__Job__. Extract the first line through the line containing "const outerRadius = boreRadius + WALL;" from the listing below, exactly as written.

__Dataset section__.

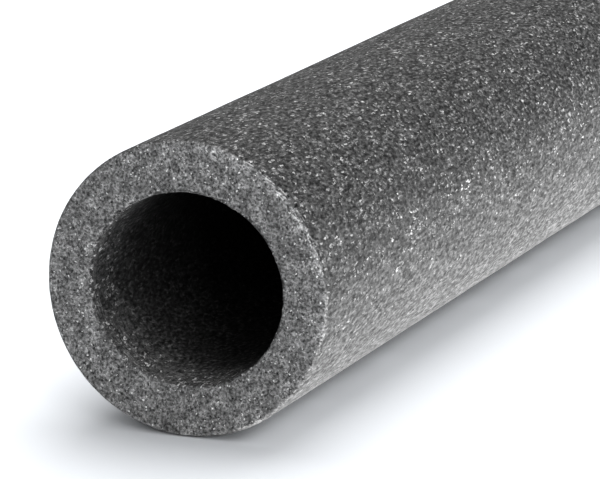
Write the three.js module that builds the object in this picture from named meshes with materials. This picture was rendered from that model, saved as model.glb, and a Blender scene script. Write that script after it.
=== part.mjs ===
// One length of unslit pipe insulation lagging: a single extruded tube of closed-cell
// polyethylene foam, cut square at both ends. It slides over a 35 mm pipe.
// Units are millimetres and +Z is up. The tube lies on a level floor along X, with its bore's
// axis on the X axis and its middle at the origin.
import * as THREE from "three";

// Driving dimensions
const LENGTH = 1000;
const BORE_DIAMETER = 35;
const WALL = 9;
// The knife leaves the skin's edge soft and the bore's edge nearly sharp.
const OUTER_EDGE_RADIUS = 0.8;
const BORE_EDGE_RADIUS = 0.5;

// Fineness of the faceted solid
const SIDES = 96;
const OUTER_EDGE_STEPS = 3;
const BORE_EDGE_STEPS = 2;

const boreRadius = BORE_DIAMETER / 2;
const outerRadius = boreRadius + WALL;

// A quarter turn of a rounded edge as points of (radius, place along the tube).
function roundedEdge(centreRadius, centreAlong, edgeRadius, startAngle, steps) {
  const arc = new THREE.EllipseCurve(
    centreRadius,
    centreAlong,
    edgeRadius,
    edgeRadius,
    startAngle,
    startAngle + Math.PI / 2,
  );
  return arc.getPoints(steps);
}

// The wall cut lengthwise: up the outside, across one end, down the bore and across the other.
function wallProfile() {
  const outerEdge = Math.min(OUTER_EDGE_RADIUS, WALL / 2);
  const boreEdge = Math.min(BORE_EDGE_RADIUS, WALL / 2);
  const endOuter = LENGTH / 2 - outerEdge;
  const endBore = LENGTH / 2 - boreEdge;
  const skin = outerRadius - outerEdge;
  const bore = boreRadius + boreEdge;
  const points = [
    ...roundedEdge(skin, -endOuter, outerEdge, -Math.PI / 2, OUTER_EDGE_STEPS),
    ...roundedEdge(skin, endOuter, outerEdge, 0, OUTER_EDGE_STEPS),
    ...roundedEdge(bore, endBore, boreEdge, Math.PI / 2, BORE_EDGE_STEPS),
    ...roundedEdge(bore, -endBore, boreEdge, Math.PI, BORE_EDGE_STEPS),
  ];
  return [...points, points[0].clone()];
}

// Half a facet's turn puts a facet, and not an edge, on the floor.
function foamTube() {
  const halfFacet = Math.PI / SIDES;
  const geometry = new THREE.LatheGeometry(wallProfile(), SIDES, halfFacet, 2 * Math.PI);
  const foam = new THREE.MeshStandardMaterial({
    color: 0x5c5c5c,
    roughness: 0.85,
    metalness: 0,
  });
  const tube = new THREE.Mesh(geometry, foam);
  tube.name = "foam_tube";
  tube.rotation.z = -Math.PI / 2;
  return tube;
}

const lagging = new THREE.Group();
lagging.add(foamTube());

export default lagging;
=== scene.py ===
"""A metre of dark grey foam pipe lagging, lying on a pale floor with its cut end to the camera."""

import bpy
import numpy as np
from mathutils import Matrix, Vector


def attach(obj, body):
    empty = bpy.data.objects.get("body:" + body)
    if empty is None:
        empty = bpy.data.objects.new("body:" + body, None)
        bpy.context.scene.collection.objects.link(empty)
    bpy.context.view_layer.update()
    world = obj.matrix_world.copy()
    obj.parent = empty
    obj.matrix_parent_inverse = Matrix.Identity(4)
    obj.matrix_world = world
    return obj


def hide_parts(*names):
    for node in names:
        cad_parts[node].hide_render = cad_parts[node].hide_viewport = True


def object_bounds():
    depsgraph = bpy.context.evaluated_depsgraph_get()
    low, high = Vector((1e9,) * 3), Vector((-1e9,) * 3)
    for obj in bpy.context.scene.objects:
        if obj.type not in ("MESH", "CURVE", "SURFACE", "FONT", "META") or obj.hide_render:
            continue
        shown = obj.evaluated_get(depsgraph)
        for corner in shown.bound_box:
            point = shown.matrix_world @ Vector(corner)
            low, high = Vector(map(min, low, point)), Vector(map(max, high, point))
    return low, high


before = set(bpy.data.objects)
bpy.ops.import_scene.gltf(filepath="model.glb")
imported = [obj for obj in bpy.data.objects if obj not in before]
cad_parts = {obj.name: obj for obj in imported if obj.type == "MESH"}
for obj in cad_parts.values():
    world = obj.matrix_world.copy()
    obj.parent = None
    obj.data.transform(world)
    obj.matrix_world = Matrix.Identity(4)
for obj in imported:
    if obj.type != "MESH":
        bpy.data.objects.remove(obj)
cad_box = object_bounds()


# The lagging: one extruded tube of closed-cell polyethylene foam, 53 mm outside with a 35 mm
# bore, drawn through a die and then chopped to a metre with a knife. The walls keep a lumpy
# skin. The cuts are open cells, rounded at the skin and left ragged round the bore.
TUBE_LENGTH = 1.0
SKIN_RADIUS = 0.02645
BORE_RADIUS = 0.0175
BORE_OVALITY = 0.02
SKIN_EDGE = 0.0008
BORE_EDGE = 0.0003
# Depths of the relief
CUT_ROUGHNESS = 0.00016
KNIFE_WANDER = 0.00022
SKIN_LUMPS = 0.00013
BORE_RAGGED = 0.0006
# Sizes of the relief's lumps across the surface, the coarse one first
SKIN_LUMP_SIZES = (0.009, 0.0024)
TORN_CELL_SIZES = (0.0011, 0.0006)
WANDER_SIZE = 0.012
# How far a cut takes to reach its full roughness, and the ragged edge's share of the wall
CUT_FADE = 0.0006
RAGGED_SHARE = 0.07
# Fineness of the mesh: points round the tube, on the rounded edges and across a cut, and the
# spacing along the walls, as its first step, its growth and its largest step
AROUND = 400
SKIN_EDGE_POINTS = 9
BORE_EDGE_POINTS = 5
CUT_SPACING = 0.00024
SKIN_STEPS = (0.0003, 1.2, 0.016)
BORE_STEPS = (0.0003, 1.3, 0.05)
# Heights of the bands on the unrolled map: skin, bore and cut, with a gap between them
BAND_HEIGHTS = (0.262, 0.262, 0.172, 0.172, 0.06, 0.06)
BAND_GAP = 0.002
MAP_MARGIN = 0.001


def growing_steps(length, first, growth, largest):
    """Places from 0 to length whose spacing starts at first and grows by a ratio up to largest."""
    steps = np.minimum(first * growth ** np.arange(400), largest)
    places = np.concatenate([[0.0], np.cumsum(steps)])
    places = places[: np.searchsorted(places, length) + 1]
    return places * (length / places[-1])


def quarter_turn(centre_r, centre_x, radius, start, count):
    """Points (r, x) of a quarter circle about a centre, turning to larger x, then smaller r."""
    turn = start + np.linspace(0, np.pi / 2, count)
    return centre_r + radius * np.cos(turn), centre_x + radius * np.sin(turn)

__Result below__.
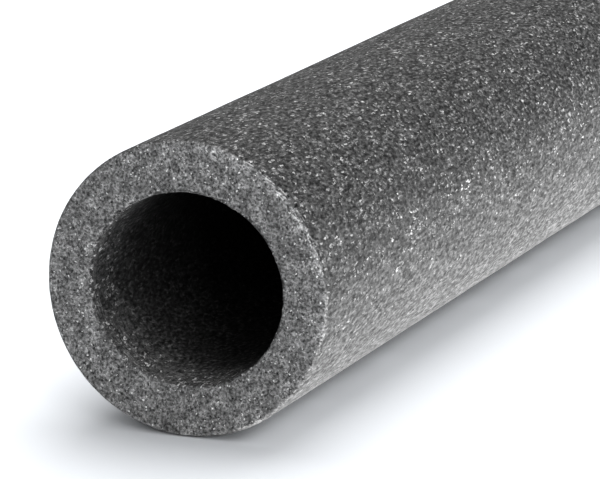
Write the three.js module that builds the object in this picture from named meshes with materials. This picture was rendered from that model, saved as model.glb, and a Blender scene script. Write that script after it.
=== part.mjs ===
// One length of unslit pipe insulation lagging: a single extruded tube of closed-cell
// polyethylene foam, cut square at both ends. It slides over a 35 mm pipe.
// Units are millimetres and +Z is up. The tube lies on a level floor along X, with its bore's
// axis on the X axis and its middle at the origin.
import * as THREE from "three";

// Driving dimensions
const LENGTH = 1000;
const BORE_DIAMETER = 35;
const WALL = 9;
// The knife leaves the skin's edge soft and the bore's edge nearly sharp.
const OUTER_EDGE_RADIUS = 0.8;
const BORE_EDGE_RADIUS = 0.5;

// Fineness of the faceted solid
const SIDES = 96;
const OUTER_EDGE_STEPS = 3;
const BORE_EDGE_STEPS = 2;

const boreRadius = BORE_DIAMETER / 2;
const outerRadius = boreRadius + WALL;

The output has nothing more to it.